Der Hinweis der Regierungssprecher, dass diese Politik der Großen Koalition durch zustimmende Meinungsumfragen gedeckt sei, kann nur jene überzeugen, denen die Gesetzmäßigkeiten der Meinungsforschung fremd sind. Ist der aktuell waltende Mainstream der öffentlichen Meinung von den tatsächlich hervorragenden Konjunkturdaten bestimmt, die noch weitgehend Folgewirkungen der früheren marktfreundlichen Agendapolitik sind, kann es nur ein böses Erwachen geben, wenn diese Wohlstandseffekte illusionär in eine Zukunft prolongiert werden, die genau gegenteilig von einer Anti-Agendapolitik bestimmt wird.

Denn kommen erst die Marktkräfte durch den Rundum-Staatsinterventionismus, wie er jetzt von der Großen Koalition initiiert und vom Bundestag beschlossen wurde, zum Erliegen, kann das nach dem Kleinen Einmaleins der Ökonomie nicht ohne negative Auswirkungen auf Arbeitsplätze und Einkommen bleiben.

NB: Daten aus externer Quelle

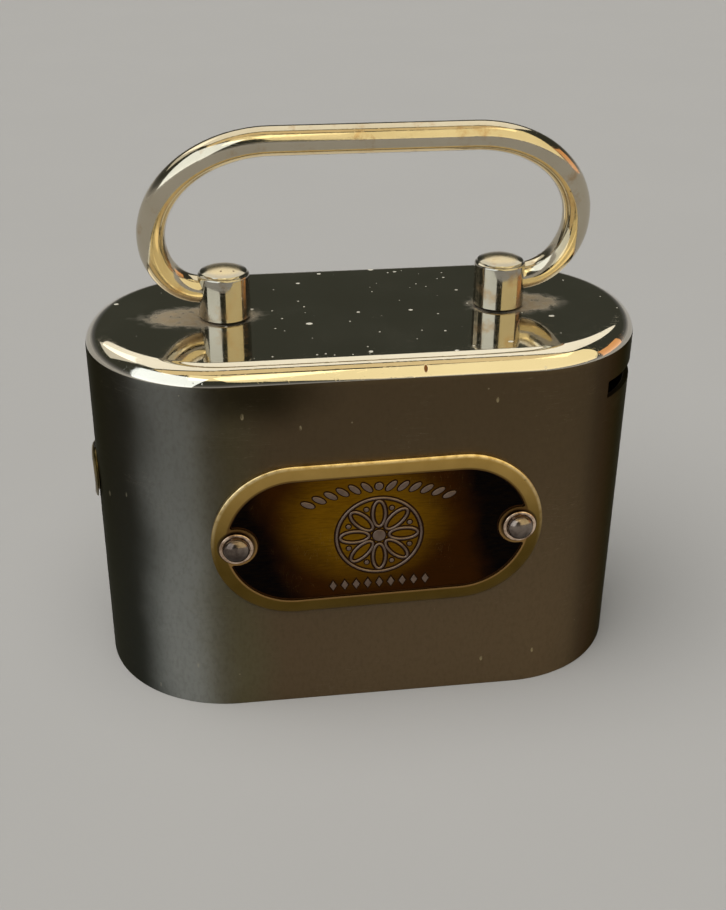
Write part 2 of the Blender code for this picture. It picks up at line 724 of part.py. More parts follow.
def clipped(points, edge_x, side):
    """The part of a closed outline on one side of x = edge_x; side 1 keeps +X, -1 keeps -X."""
    kept = []
    for (x0, y0), (x1, y1) in zip(points, points[1:] + points[:1]):
        if (x0 - edge_x) * side > 0:
            kept.append((x0, y0))
        if (x0 - edge_x) * (x1 - edge_x) < 0:
            share = (edge_x - x0) / (x1 - x0)
            kept.append((edge_x, y0 + share * (y1 - y0)))
    return kept


def knuckle_tools(label, spans, toward):
    """Knuckles along the hinge axis, each with the tab that joins it to its plate on the side given."""
    axis = (HINGE_X, BASE_Z)
    low_x, high_x = sorted((HINGE_X, HINGE_X + toward * (HINGE_SETBACK + JOIN)))
    for i, (low_y, high_y) in enumerate(spans):
        yield rod_tool(f"add_{label}_knuckle_{i}", KNUCKLE_RADIUS, low_y, high_y, "Y", axis, SMALL_STEPS)
        yield box_tool(f"add_{label}_tab_{i}", (low_x, low_y, BASE_Z), (high_x, high_y, BASE_Z + BASE_SHEET))


def hinge_bore(label):
    reach = CASE_DEPTH / 2
    axis = (HINGE_X, BASE_Z)
    return rod_tool(f"cut_{label}_hinge_bore", KNUCKLE_HOLE, -reach, reach, "Y", axis, SMALL_STEPS)


def make_base_end_plate():
    """The fixed part of the base, welded under the ledge, with the two outer knuckles."""
    outline = clipped(inner_stadium(BASE_PLAY), HINGE_X - HINGE_SETBACK, -1)
    plate = flat_tool("end_plate_blank", [outline], BASE_SHEET, (0, 0, BASE_Z + BASE_SHEET / 2))
    plate = as_part(plate, "base_end_plate", "zinc_steel")
    inner_y = LID_KNUCKLE_HALF + GAP
    spans = [(-HINGE_HALF_WIDTH, -inner_y), (inner_y, HINGE_HALF_WIDTH)]
    for piece in knuckle_tools("fixed", spans, -1):
        boolean(plate, "UNION", piece)
    boolean(plate, "DIFFERENCE", hinge_bore("fixed"))
    return plate


def upright_cutter(name, radius, centre):
    """A vertical cutter through the base sheet and what is screwed to it."""
    return rod_tool(name, radius, BASE_Z - CUT_REACH, BASE_Z + CUT_REACH, "Z", centre)


def make_base_lid():
    """The opening part of the base, with its knuckle and the holes for the lock."""
    outline = clipped(inner_stadium(BASE_PLAY), HINGE_X + HINGE_SETBACK, 1)
    lid = flat_tool("lid_blank", [outline], BASE_SHEET, (0, 0, BASE_Z + BASE_SHEET / 2))
    lid = as_part(lid, "base_lid", "zinc_steel")
    for piece in knuckle_tools("lid", [(-LID_KNUCKLE_HALF, LID_KNUCKLE_HALF)], 1):
        boolean(lid, "UNION", piece)
    boolean(lid, "DIFFERENCE", hinge_bore("lid"))
    boolean(lid, "DIFFERENCE", upright_cutter("cut_lid_barrel", BARREL_RADIUS + GAP, (LOCK_X, 0)))
    for side, y in (("left", -SCREW_Y), ("right", SCREW_Y)):
        boolean(lid, "DIFFERENCE", upright_cutter(f"cut_lid_{side}_screw", SCREW_RADIUS + GAP, (SCREW_X, y)))
    set_origin(lid, (HINGE_X, 0, BASE_Z))
    return lid


def make_hinge_pin():
    headed_pin("hinge_pin", HINGE_PIN_RADIUS, KNUCKLE_HOLE, HINGE_PIN_HALF - PIN_HEAD, HINGE_X, BASE_Z)


# ---------------------------------------------------------------- lock


def make_lock_barrel():
    """The collar through the lid that the plug turns in; its flange shows underneath."""
    flange_high = BASE_Z - GAP
    flange_low = flange_high - BARREL_FLANGE_THICK
    profile = [
        (BARREL_BORE, BARREL_TOP_Z),
        (BARREL_RADIUS, BARREL_TOP_Z),
        (BARREL_RADIUS, flange_high),
        (BARREL_FLANGE_RADIUS, flange_high),
        (BARREL_FLANGE_RADIUS - BARREL_CHAMFER, flange_low),
        (BARREL_BORE, flange_low),
        (BARREL_BORE, BARREL_TOP_Z),
    ]
    barrel = turned("lock_barrel", profile, "brass")
    barrel.location.x = LOCK_X
    return barrel


def make_lock_plug():
    profile = [(0, BARREL_TOP_Z), (PLUG_RADIUS, BARREL_TOP_Z), (PLUG_RADIUS, PLUG_LOW_Z), (0, PLUG_LOW_Z)]
    plug = turned("lock_plug", profile, "brass")
    plug.location.x = LOCK_X
    keyway = box_tool(
        "cut_keyway",
        (LOCK_X - KEYWAY_LENGTH / 2, -KEYWAY_WIDTH / 2, PLUG_LOW_Z - CUT_REACH),
        (LOCK_X + KEYWAY_LENGTH / 2, KEYWAY_WIDTH / 2, PLUG_LOW_Z + KEYWAY_DEPTH),
    )
    boolean(plug, "DIFFERENCE", keyway)
    return plug


def make_lock_cam():
    """A disc on the plug's end, with the pin that works in the bolt's cross slot."""
    disc = rod_tool("cam_disc", CAM_RADIUS, CAM_Z, CAM_Z + CAM_THICK, "Z", (LOCK_X, 0))
    cam = as_part(disc, "lock_cam", "zinc_steel")
    pin_x = LOCK_X + CAM_PIN_THROW * math.cos(CAM_REST_ANGLE)
    pin_y = CAM_PIN_THROW * math.sin(CAM_REST_ANGLE)
    pin_top = BOLT_Z + BOLT_THICK
    pin_low = CAM_Z + CAM_THICK / 2
    pin = rod_tool("add_cam_pin", CAM_PIN_RADIUS, pin_low, pin_top, "Z", (pin_x, pin_y), SMALL_STEPS)
    boolean(cam, "UNION", pin)
    return cam


def make_lock_bolt():
    """A flat bolt with a cross slot for the cam's pin."""
    top = BOLT_Z + BOLT_THICK
    low = (BOLT_REAR_X, -BOLT_HALF_WIDTH, BOLT_Z)
    blank = box_tool("bolt_blank", low, (BOLT_TIP_X, BOLT_HALF_WIDTH, top))
    bolt = as_part(blank, "lock_bolt", "zinc_steel")
    slot_x = LOCK_X + CAM_PIN_THROW * math.cos(CAM_REST_ANGLE)
    half = CAM_PIN_RADIUS + GAP
    slot = box_tool(
        "cut_bolt_slot",
        (slot_x - half, -CAM_PIN_THROW - half, BOLT_Z - CUT_REACH),
        (slot_x + half, CAM_PIN_THROW * math.sin(CAM_REST_ANGLE) + half, top + CUT_REACH),
    )
    boolean(bolt, "DIFFERENCE", slot)
    return bolt


def make_lock_case():
    """A drawn cover over the cam and bolt, open below, with a mouth for the bolt and two screwed lugs."""
    low_x, high_x = LOCKCASE_X
    half = LOCKCASE_HALF_WIDTH
    sheet = LOCKCASE_SHEET
    block = box_tool("case_block", (low_x, -half, LOCKCASE_BOTTOM_Z), (high_x, half, LOCKCASE_TOP_Z))
    case = as_part(block, "lock_case", "zinc_steel")
    lug_top = LOCKCASE_BOTTOM_Z + sheet
    lugs = box_tool(
        "add_case_lugs",
        (SCREW_X - LUG_HALF_LENGTH, -LUG_REACH, LOCKCASE_BOTTOM_Z),
        (SCREW_X + LUG_HALF_LENGTH, LUG_REACH, lug_top),
    )
    boolean(case, "UNION", lugs)
    hollow = box_tool(
        "cut_case_hollow",
        (low_x + sheet, -half + sheet, LOCKCASE_BOTTOM_Z - CUT_REACH),
        (high_x - sheet, half - sheet, LOCKCASE_TOP_Z - sheet),
    )
    boolean(case, "DIFFERENCE", hollow)
    mouth_half = BOLT_HALF_WIDTH + CLEAR
    mouth = box_tool(
        "cut_case_mouth",
        (high_x - 2 * sheet, -mouth_half, BOLT_Z - CLEAR),
        (high_x + sheet, mouth_half, BOLT_Z + BOLT_THICK + CLEAR),
    )
    boolean(case, "DIFFERENCE", mouth)
    for side, y in (("left", -SCREW_Y), ("right", SCREW_Y)):
        hole = upright_cutter(f"cut_case_{side}_screw", SCREW_RADIUS + GAP, (SCREW_X, y))
        boolean(case, "DIFFERENCE", hole)
    return case


def make_case_screw(side, y):
    seat = LOCKCASE_BOTTOM_Z + LOCKCASE_SHEET + GAP
    profile = [
        (0, seat + SCREW_HEAD_HEIGHT),
        (SCREW_HEAD_RADIUS * SCREW_HEAD_FLAT, seat + SCREW_HEAD_HEIGHT),
        (SCREW_HEAD_RADIUS, seat + SCREW_HEAD_HEIGHT / 2),
        (SCREW_HEAD_RADIUS, seat),
        (SCREW_RADIUS, seat),
        (SCREW_RADIUS, BASE_Z + GAP / 2),
        (0, BASE_Z + GAP / 2),
    ]
    screw = turned(f"lock_{side}_screw", profile, "zinc_steel", SMALL_STEPS)
    screw.location = (SCREW_X, y, 0)


clear_scene()
PARTS = new_collection("oval_savings_bank")
CUTTERS = new_collection("cutters")
ASSEMBLY = bpy.data.objects.new("assembly", None)
PARTS.objects.link(ASSEMBLY)
ASSEMBLY.location.y = FRONT_PROUD / 2
bpy.context.view_layer.update()

make_body_shell()
make_post("left", -POST_X)
make_post("right", POST_X)
make_handle()
make_name_plate()
make_plate_fastening("left", -RIVET_X)
make_plate_fastening("right", RIVET_X)
make_coin_guard()
make_coin_flap()
make_coin_flap_pin()
make_coin_flap_spring()
make_note_eyelet()
make_note_guard()
make_base_ledge()
make_base_end_plate()
make_base_lid()
make_hinge_pin()
make_lock_barrel()
make_lock_plug()
make_lock_cam()
make_lock_bolt()
make_lock_case()
make_case_screw("left", -SCREW_Y)
make_case_screw("right", SCREW_Y)
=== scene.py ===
"""Looks of the oval savings bank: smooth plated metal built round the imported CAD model.

Everything is in metres in the CAD model's own frame: +Z up, -Y the plate's side, +X the coin-slot end.
Places come from the boxes of the CAD nodes, and the sizes below are the object's own.
"""

import json
import math

import bpy
from mathutils import Matrix, Vector


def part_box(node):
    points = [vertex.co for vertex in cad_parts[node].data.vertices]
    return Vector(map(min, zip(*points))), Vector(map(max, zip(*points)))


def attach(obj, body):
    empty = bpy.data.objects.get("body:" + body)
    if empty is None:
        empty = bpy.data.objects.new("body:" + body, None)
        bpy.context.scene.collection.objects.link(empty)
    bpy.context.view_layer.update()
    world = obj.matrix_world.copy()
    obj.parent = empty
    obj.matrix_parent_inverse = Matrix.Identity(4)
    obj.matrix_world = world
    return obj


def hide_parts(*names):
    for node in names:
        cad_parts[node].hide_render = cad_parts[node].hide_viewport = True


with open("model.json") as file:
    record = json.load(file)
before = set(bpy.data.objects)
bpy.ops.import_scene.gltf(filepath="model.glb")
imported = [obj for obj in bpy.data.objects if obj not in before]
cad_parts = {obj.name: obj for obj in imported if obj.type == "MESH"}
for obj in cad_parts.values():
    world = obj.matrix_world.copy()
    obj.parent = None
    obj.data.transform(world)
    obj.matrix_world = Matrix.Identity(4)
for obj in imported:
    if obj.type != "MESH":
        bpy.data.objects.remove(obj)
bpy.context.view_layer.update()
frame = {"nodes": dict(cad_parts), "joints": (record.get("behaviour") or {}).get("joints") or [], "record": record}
MM = 0.001

# ---------------------------------------------------------------- sizes and places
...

Eigentlich bräuchte es nur eines Mindestmaßes an wirtschaftlichem Sachverstand, um diese  Zusammenhänge zu erkennen. An dem aber herrscht der eigentliche nationale Notstand, wenn im Deutschen Bundestag, der Schaltzentrale unserer Zukunft, kaum kompetente Ökonomen sondern mehrheitlich in Wirtschaftsfragen ungebildete Gewerkschaftler, Lehrer und Funktionäre der Sozialverbände sitzen.